• [Records contained in a dataset]
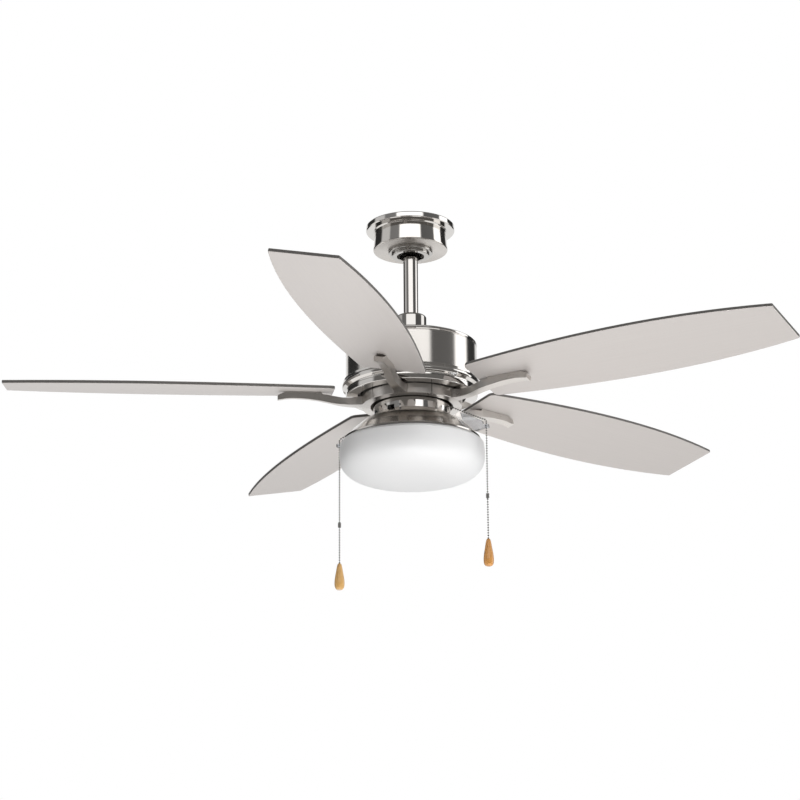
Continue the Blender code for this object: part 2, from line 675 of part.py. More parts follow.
def light_fitter_pan():
    """Brushed bell that flares from the switch housing to the rim of the glass."""
    neck_r = SWITCH_R - 0.0020
    neck_top = -0.3400
    step = SWITCH_BOTTOM_Z - GAP
    outer = [(neck_r, neck_top), (neck_r, step), (0.0662, step), (0.0840, -0.3580),
             (0.0935, -0.3653), (0.1020, -0.3727), (0.1152, -0.3870), (PAN_RIM_R, -0.3886),
             (PAN_RIM_R, PAN_RIM_Z)]
    inner = [(PAN_RIM_R - PAN_SHEET, PAN_RIM_Z), (0.1139, -0.3879), (0.1010, -0.3738),
             (0.0926, -0.3664), (0.0832, -0.3592), (0.0655, -0.3482),
             (neck_r - PAN_SHEET, -0.3478), (neck_r - PAN_SHEET, neck_top)]
    pan = turned("light_fitter_pan", outer + inner, NICKEL)
    cut(pan, notch_cutter())


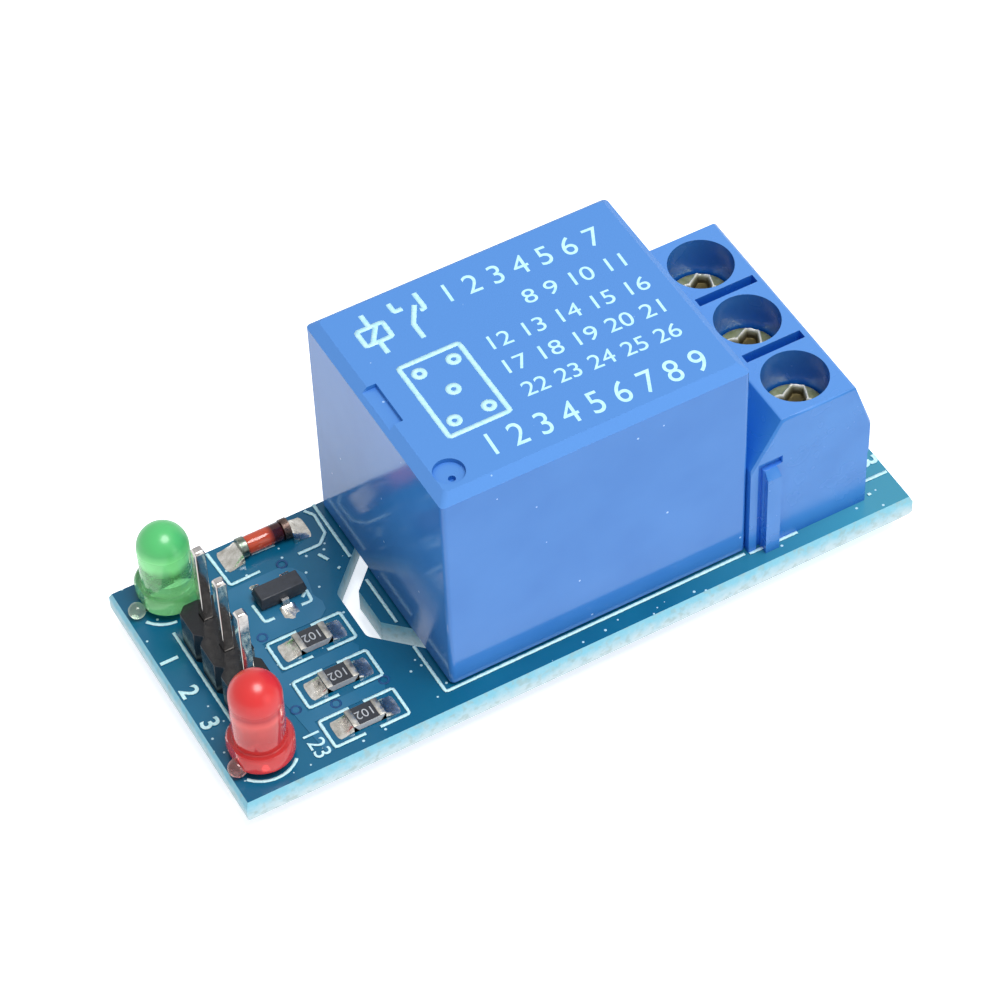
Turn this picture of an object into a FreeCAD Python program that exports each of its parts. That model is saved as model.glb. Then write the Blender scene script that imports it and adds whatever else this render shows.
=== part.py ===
import FreeCAD, Part
import math
import os

# Relay module board, in millimetres.
# Origin: centre of the board's outline, at the height of the solder tails' tips.
# X runs from the header end to the terminal block end, Z is up.

# Circuit board
board_length = 42.8
board_width = 17.2
board_thickness = 1.6
score_inset = 0.15
score_depth = 0.35
tail_length = 1.4
hole_clearance = 0.12

# Isolation slot, milled round the relay's common pin
slot_width = 1.15
slot_offset = 1.8
slot_straight = 3.1
slot_center_y = 0.2
slot_run_under = 1.3

# Relay cover
relay_x = 1.57
relay_y = 0.58
relay_length = 19.0
relay_width = 15.4
relay_height = 15.3
relay_standoff = 0.2
cover_wall = 0.8
cover_roof = 0.9
cover_chamfer = 0.55
cover_corner = 0.3
gate_length = 3.1
gate_reach = 1.1
gate_depth = 0.3
gate_center_y = 0.55
vent_radius = 0.9
vent_depth = 0.3
vent_hole_radius = 0.22
vent_hole_depth = 0.3
vent_hole_shift = 0.3
vent_inset_x = 1.45
vent_inset_y = 1.75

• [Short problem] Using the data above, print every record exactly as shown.

• [Expected output]
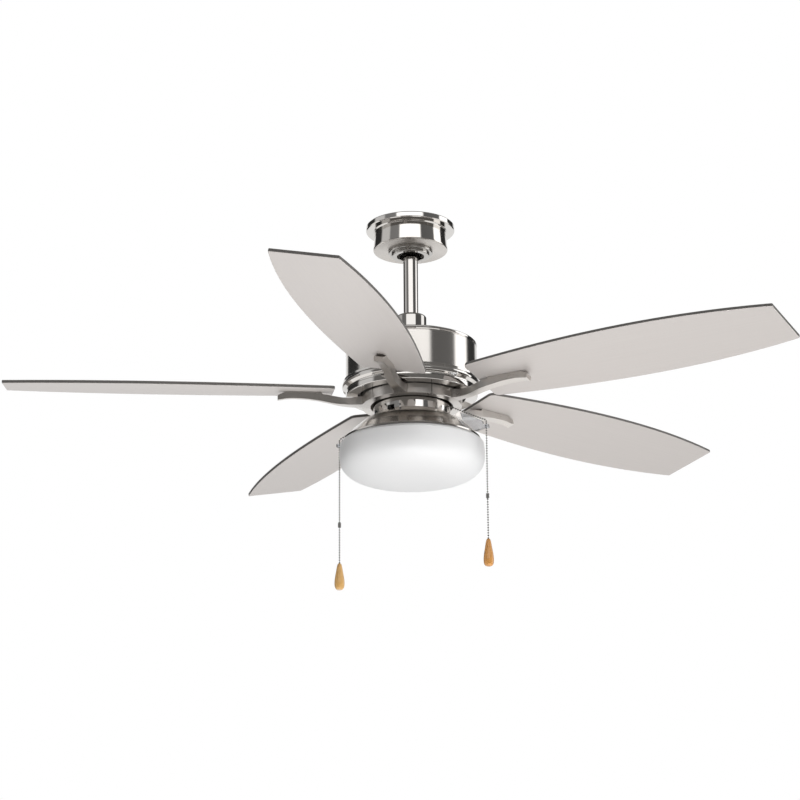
Continue the Blender code for this object: part 2, from line 675 of part.py. More parts follow.
def light_fitter_pan():
    """Brushed bell that flares from the switch housing to the rim of the glass."""
    neck_r = SWITCH_R - 0.0020
    neck_top = -0.3400
    step = SWITCH_BOTTOM_Z - GAP
    outer = [(neck_r, neck_top), (neck_r, step), (0.0662, step), (0.0840, -0.3580),
             (0.0935, -0.3653), (0.1020, -0.3727), (0.1152, -0.3870), (PAN_RIM_R, -0.3886),
             (PAN_RIM_R, PAN_RIM_Z)]
    inner = [(PAN_RIM_R - PAN_SHEET, PAN_RIM_Z), (0.1139, -0.3879), (0.1010, -0.3738),
             (0.0926, -0.3664), (0.0832, -0.3592), (0.0655, -0.3482),
             (neck_r - PAN_SHEET, -0.3478), (neck_r - PAN_SHEET, neck_top)]
    pan = turned("light_fitter_pan", outer + inner, NICKEL)
    cut(pan, notch_cutter())


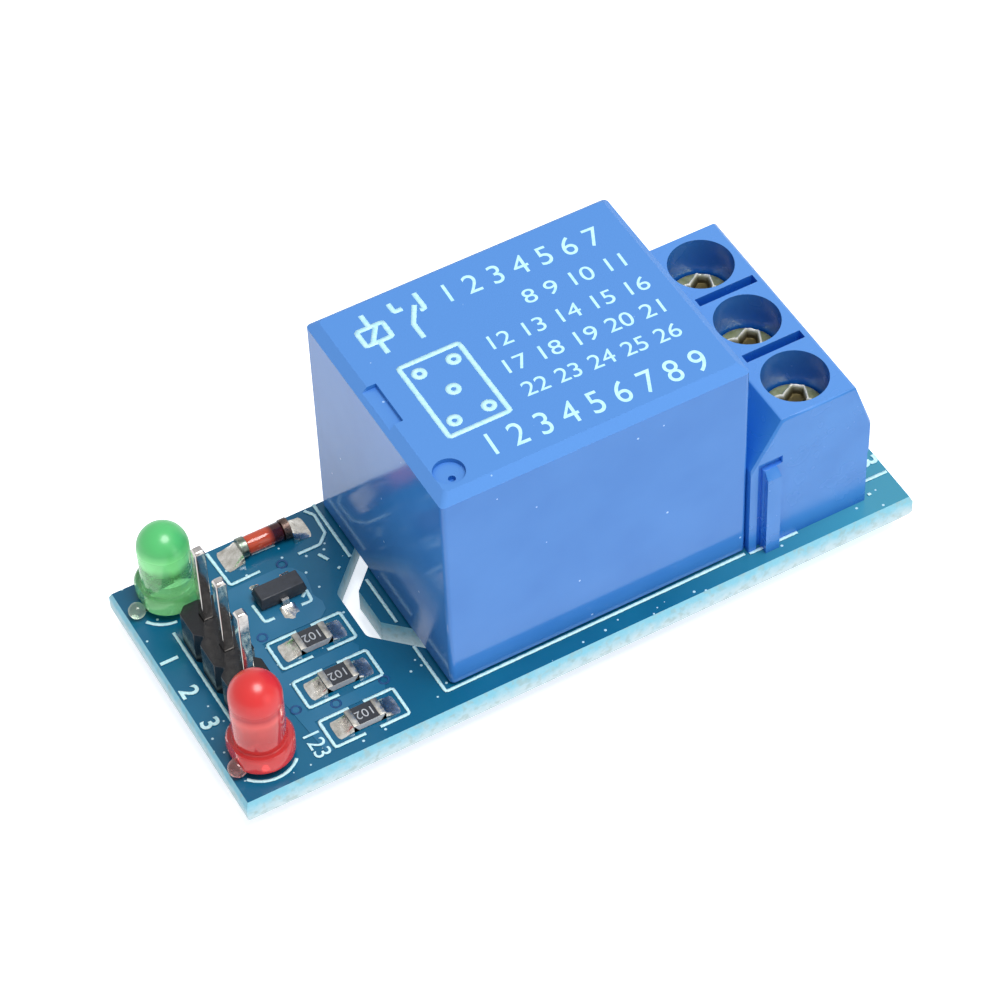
Turn this picture of an object into a FreeCAD Python program that exports each of its parts. That model is saved as model.glb. Then write the Blender scene script that imports it and adds whatever else this render shows.
=== part.py ===
import FreeCAD, Part
import math
import os

# Relay module board, in millimetres.
# Origin: centre of the board's outline, at the height of the solder tails' tips.
# X runs from the header end to the terminal block end, Z is up.

# Circuit board
board_length = 42.8
board_width = 17.2
board_thickness = 1.6
score_inset = 0.15
score_depth = 0.35
tail_length = 1.4
hole_clearance = 0.12

# Isolation slot, milled round the relay's common pin
slot_width = 1.15
slot_offset = 1.8
slot_straight = 3.1
slot_center_y = 0.2
slot_run_under = 1.3

# Relay cover
relay_x = 1.57
relay_y = 0.58
relay_length = 19.0
relay_width = 15.4
relay_height = 15.3
relay_standoff = 0.2
cover_wall = 0.8
cover_roof = 0.9
cover_chamfer = 0.55
cover_corner = 0.3
gate_length = 3.1
gate_reach = 1.1
gate_depth = 0.3
gate_center_y = 0.55
vent_radius = 0.9
vent_depth = 0.3
vent_hole_radius = 0.22
vent_hole_depth = 0.3
vent_hole_shift = 0.3
vent_inset_x = 1.45
vent_inset_y = 1.75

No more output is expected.